Today’s exercise is intended to increase your emotional awareness, both regarding what you are experiencing emotionally as well as what you do with it. As always, if this feels overwhelming, please call Johanna to set up an appointment.

 

NOTE: This is not intended to replace therapy.  Please contact Johanna at (585)406-3012 if you are interested in engaging in counseling for optimal wellness.

June’s Mindfulness Exercise

Mindfulness involves observing and accepting the things around and within us in the present moment, without judgment.  In therapy, Johanna may involve mindfulness skills to build awareness of various issues and to develop coping strategies to reach optimal wellness.   The exercise below is not individualized to your needs as it may be in therapy, but is rather intended as a general exercise that you may find useful.

June’s Mindfulness Exercise:

This month, we are going to bring our awareness to the endcaps of the day. Pick either the morning or the evening, and every day write down the first thoughts that pop into your head in the morning, or the last thoughts that run through your mind at the end of the day.

We can’t control what first pops into the mind, but we can control what we do with it and the habits we shape around our thoughts. After tracking your thoughts for several days, notice if there are patterns to your thinking. Those first or last thoughts of the day – are they what you’d want to have in your mind?

If they are, carry on. If they are not, take a moment to reflect on what kinds of thoughts you would like to have at the start or end of your day. Write down on a piece of paper or post-it what you’d like them to be, and place them next to your bed. Every day, before you close your eyes to end the day (or get out of bed to start the day), review the piece of paper.

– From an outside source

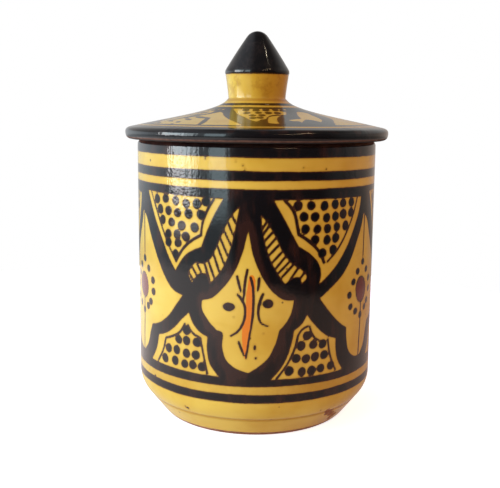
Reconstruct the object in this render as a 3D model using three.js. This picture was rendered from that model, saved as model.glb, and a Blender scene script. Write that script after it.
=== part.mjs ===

In doing so, you are bringing mindfulness to your thoughts and training your mind to take the thought paths you would most prefer!

 

NOTE: This is not intended to replace therapy.  Please contact Johanna at (585)406-3012 if you are interested in engaging in counseling for optimal wellness.

May’s Mindfulness Exercise

Mindfulness involves observing and accepting the things around and within us in the present moment, without judgment.  In therapy, Johanna may involve mindfulness skills to build awareness of various issues and to develop coping strategies to reach optimal wellness.   The exercise below is not individualized to your needs as it may be in therapy, but is rather intended as a general exercise that you may find useful.

May’s Mindfulness Exercise:

This month, we are going to engage in expanded breathing. Begin by sitting or standing comfortably, and bring your awareness to your breath. Inhale and notice the feeling of your lungs expanding; exhale and notice the feeling of release. Pay attention to the feeling of air passing through either your nose or your mouth.

After taking several breaths without moving, begin to expand your awareness of breathing by engaging in physical movement. You can start by stretching your fingers out as you inhale, and relaxing them as you exhale. Take several breaths to do repeat this, at your regular breathing rate. Next expand your inhale by lifting your arms, and on an exhale release them. Take several breaths to engage in this practice also. You can continue to engage in this expansion or stretch and release with different parts of the body. After doing so, come back to a still position and return your awareness just to your breath as you inhale and exhale.

What do you notice about your physical self as you engage in this practice? What do you notice about your breathing?